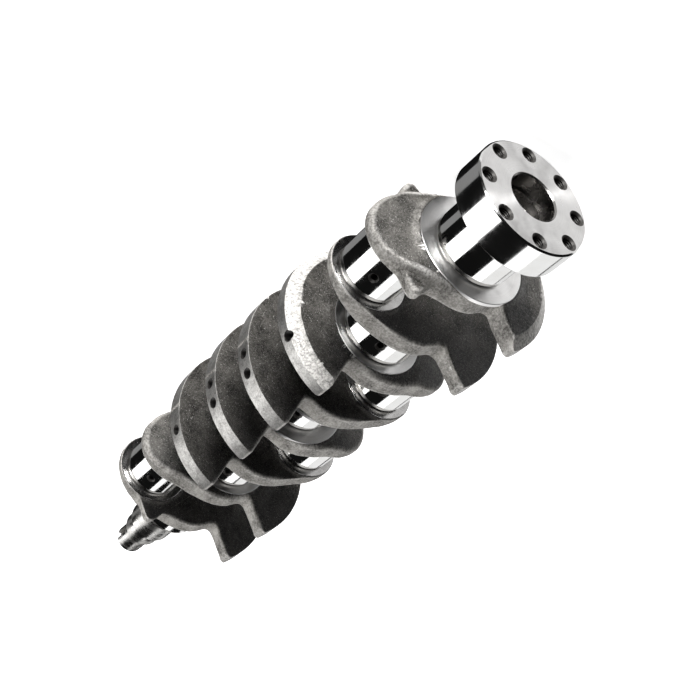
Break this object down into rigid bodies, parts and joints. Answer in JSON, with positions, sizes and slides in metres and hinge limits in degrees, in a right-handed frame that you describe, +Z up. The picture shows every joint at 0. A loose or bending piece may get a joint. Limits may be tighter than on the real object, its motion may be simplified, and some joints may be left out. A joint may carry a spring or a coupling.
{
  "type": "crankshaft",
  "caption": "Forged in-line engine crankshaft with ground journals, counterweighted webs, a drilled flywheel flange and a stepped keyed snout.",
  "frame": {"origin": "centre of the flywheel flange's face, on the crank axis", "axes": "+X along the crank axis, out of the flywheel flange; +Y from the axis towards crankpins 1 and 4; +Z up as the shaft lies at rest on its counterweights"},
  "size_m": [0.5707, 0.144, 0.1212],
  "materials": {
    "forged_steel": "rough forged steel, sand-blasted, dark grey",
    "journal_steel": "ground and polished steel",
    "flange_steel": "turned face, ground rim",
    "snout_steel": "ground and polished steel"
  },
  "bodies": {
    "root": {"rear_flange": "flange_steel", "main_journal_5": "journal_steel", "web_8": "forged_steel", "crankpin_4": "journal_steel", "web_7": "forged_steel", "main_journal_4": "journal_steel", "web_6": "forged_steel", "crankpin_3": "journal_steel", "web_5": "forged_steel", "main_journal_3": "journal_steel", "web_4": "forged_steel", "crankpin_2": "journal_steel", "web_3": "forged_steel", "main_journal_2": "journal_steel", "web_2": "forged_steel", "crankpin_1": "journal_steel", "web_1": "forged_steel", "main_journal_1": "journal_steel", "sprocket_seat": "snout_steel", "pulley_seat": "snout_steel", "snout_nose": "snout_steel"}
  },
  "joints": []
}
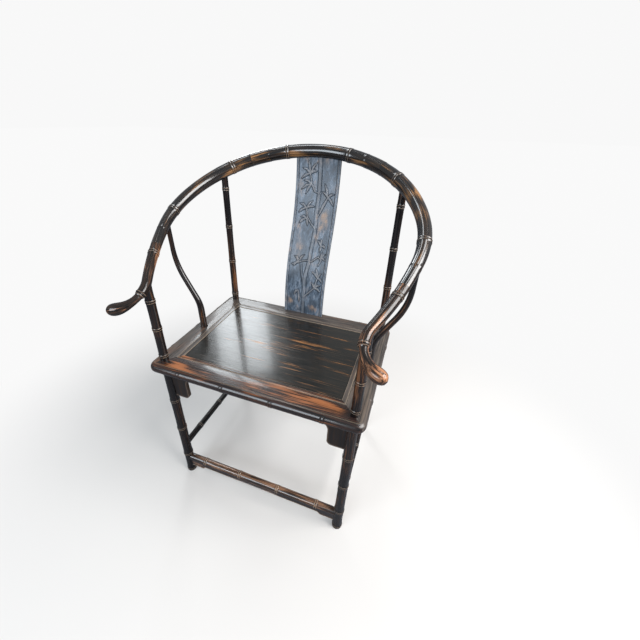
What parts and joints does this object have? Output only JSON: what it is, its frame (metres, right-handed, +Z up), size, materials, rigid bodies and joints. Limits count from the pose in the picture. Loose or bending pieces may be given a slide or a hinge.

Aim: Print every entry exactly as written.

Right answer:
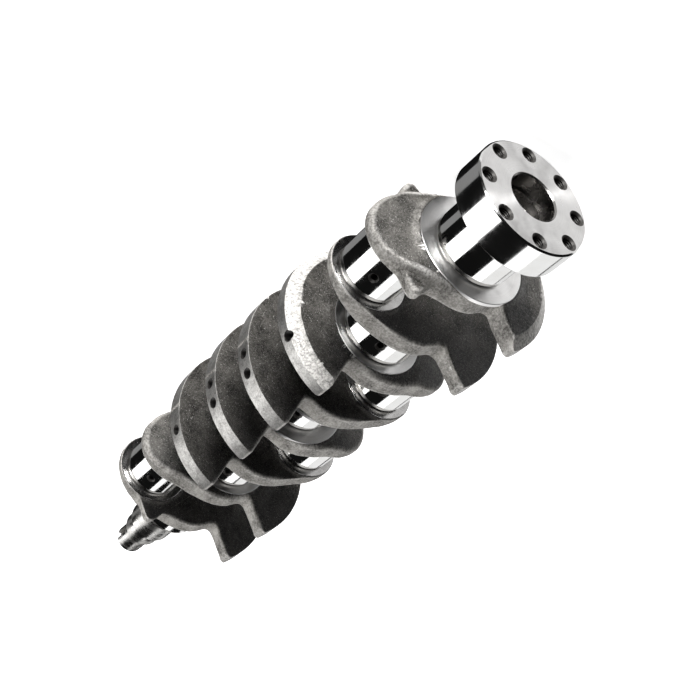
Break this object down into rigid bodies, parts and joints. Answer in JSON, with positions, sizes and slides in metres and hinge limits in degrees, in a right-handed frame that you describe, +Z up. The picture shows every joint at 0. A loose or bending piece may get a joint. Limits may be tighter than on the real object, its motion may be simplified, and some joints may be left out. A joint may carry a spring or a coupling.
{
  "type": "crankshaft",
  "caption": "Forged in-line engine crankshaft with ground journals, counterweighted webs, a drilled flywheel flange and a stepped keyed snout.",
  "frame": {"origin": "centre of the flywheel flange's face, on the crank axis", "axes": "+X along the crank axis, out of the flywheel flange; +Y from the axis towards crankpins 1 and 4; +Z up as the shaft lies at rest on its counterweights"},
  "size_m": [0.5707, 0.144, 0.1212],
  "materials": {
    "forged_steel": "rough forged steel, sand-blasted, dark grey",
    "journal_steel": "ground and polished steel",
    "flange_steel": "turned face, ground rim",
    "snout_steel": "ground and polished steel"
  },
  "bodies": {
    "root": {"rear_flange": "flange_steel", "main_journal_5": "journal_steel", "web_8": "forged_steel", "crankpin_4": "journal_steel", "web_7": "forged_steel", "main_journal_4": "journal_steel", "web_6": "forged_steel", "crankpin_3": "journal_steel", "web_5": "forged_steel", "main_journal_3": "journal_steel", "web_4": "forged_steel", "crankpin_2": "journal_steel", "web_3": "forged_steel", "main_journal_2": "journal_steel", "web_2": "forged_steel", "crankpin_1": "journal_steel", "web_1": "forged_steel", "main_journal_1": "journal_steel", "sprocket_seat": "snout_steel", "pulley_seat": "snout_steel", "snout_nose": "snout_steel"}
  },
  "joints": []
}
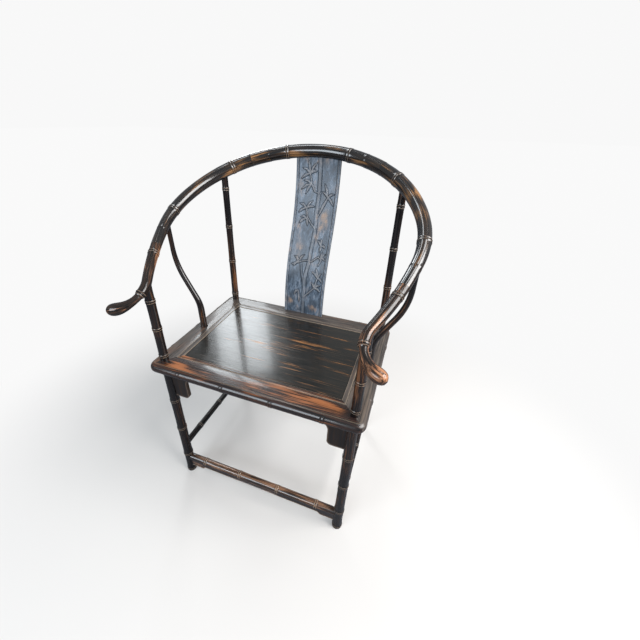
What parts and joints does this object have? Output only JSON: what it is, its frame (metres, right-handed, +Z up), size, materials, rigid bodies and joints. Limits count from the pose in the picture. Loose or bending pieces may be given a slide or a hinge.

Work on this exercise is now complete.